Ele se referia a um despacho de Teori de meses antes da reunião. A pedido de Curitiba, Janot pedira ao ministro o compartilhamento das provas do Inquérito 3.989 com a força-tarefa. Teori autorizou, mas com a condição de que Curitiba não poderia tratar de organização criminosa em suas investigações, já que isso estava a cargo do Supremo.
“Ora, e o que Dallagnol fez? Sem qualquer consulta prévia a mim ou à minha equipe, acusou Lula de lavar dinheiro desviado de uma organização criminosa por ele chefiada”, conta Janot, em Nada Menos que Tudo.
Linha do tempo
A denúncia contra Lula o “caso tríplex” foi feita no dia 14 de setembro de 2016. A reunião da força-tarefa com Janot aconteceu em setembro, “pouco depois” dessa denúncia, conforme conta o ex-PGR, em seu livro. No dia 16 de setembro, no entanto, Janot apresentou sua manifestação ao Supremo dando razão à conduta de Curitiba em relação às investigações contra o ex-presidente.
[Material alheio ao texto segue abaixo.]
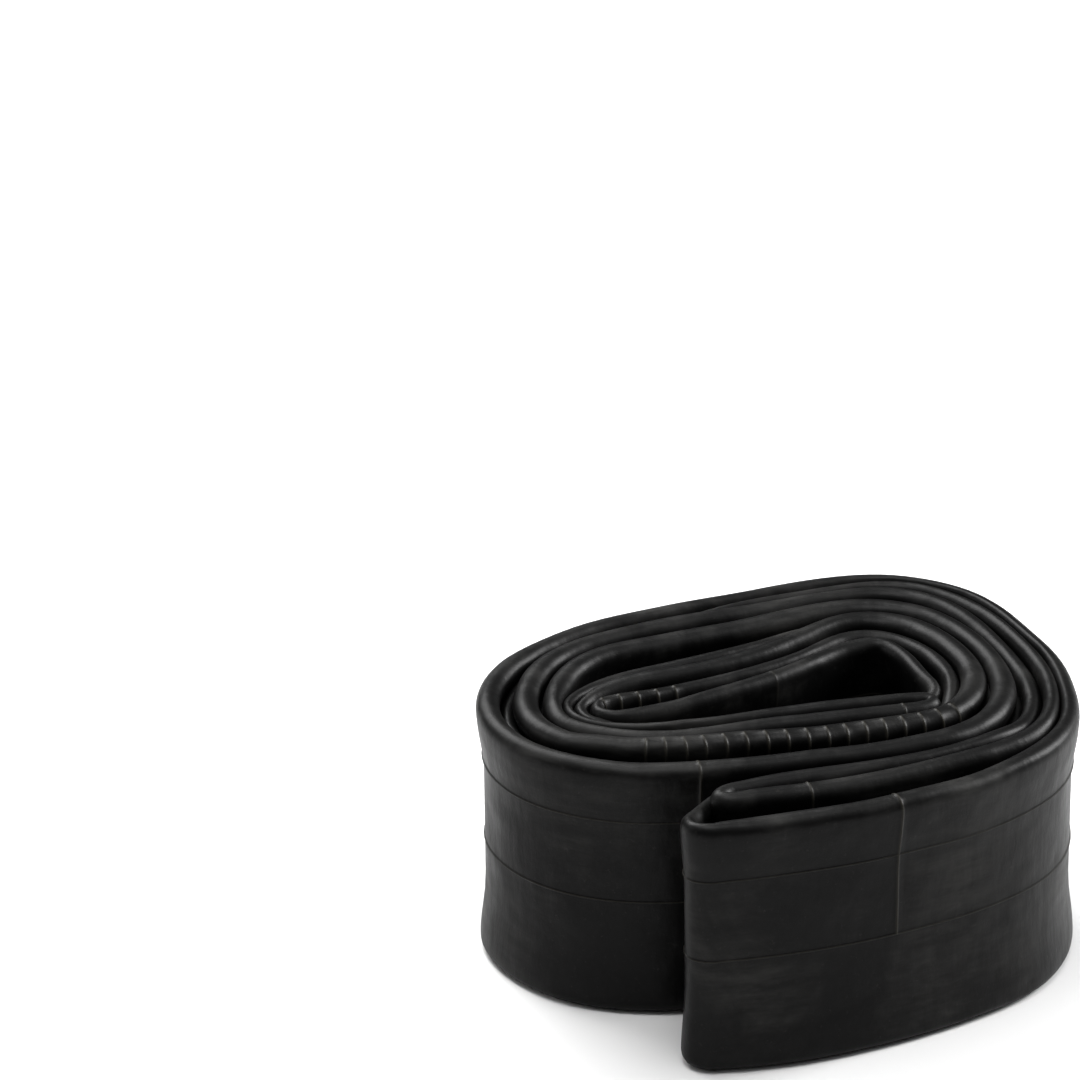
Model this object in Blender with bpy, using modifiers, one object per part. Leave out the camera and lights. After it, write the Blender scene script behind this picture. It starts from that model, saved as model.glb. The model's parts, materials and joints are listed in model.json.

Há algo errado, portanto. Quando a denúncia do tríplex foi feita, Teori já havia, em decisão monocrática, negado a reclamação de Lula – que, afinal, tratava do inquérito. Ou seja, quando o então PGR apresentou sua manifestação ao STF, o entendimento de Teori sobre as investigações já era conhecido e a denúncia já havia sido feita a Moro por Curitiba.
Resta saber se Janot se manifestou a favor de Curitiba mesmo sabendo que os procuradores haviam errado na condução do caso ou se o que ele fizera durante a reunião com Deltan e colegas foi só jogo de cena — considerando que a reunião aconteceu e nos termos relatados, Janot bateu na mesa para apontar os erros da força-tarefa mesmo já tendo se manifestado em defesa deles no Supremo.
Jeito
De todo modo, a realidade atropelou o teatro de Janot. O ex-juiz Sergio Moro condenou Lula a mais de 12 anos de prisão por corrupção e lavagem de dinheiro no “caso tríplex”.
No entendimento de Moro, o apartamento no Guarujá foi dado a Lula pela construtora OAS em troca de “atos indeterminados” praticados pelo ex-presidente em favor da construtora. A lavagem de dinheiro teria ocorrido porque o apartamento foi mantido no nome da empreiteira (que, aliás, o arrolou como garantia num empréstimo). Ou seja, houve dissimulação da origem do bem, o que configuraria lavagem de dinheiro.
Moro deu um jeito nas falhas dos procuradores. Ele considerou que o crime antecedente à lavagem foi a corrupção passiva. Em português, Moro disse que o apartamento foi o fruto do crime e também a lavagem para ocultar que o mesmo crime aconteceu.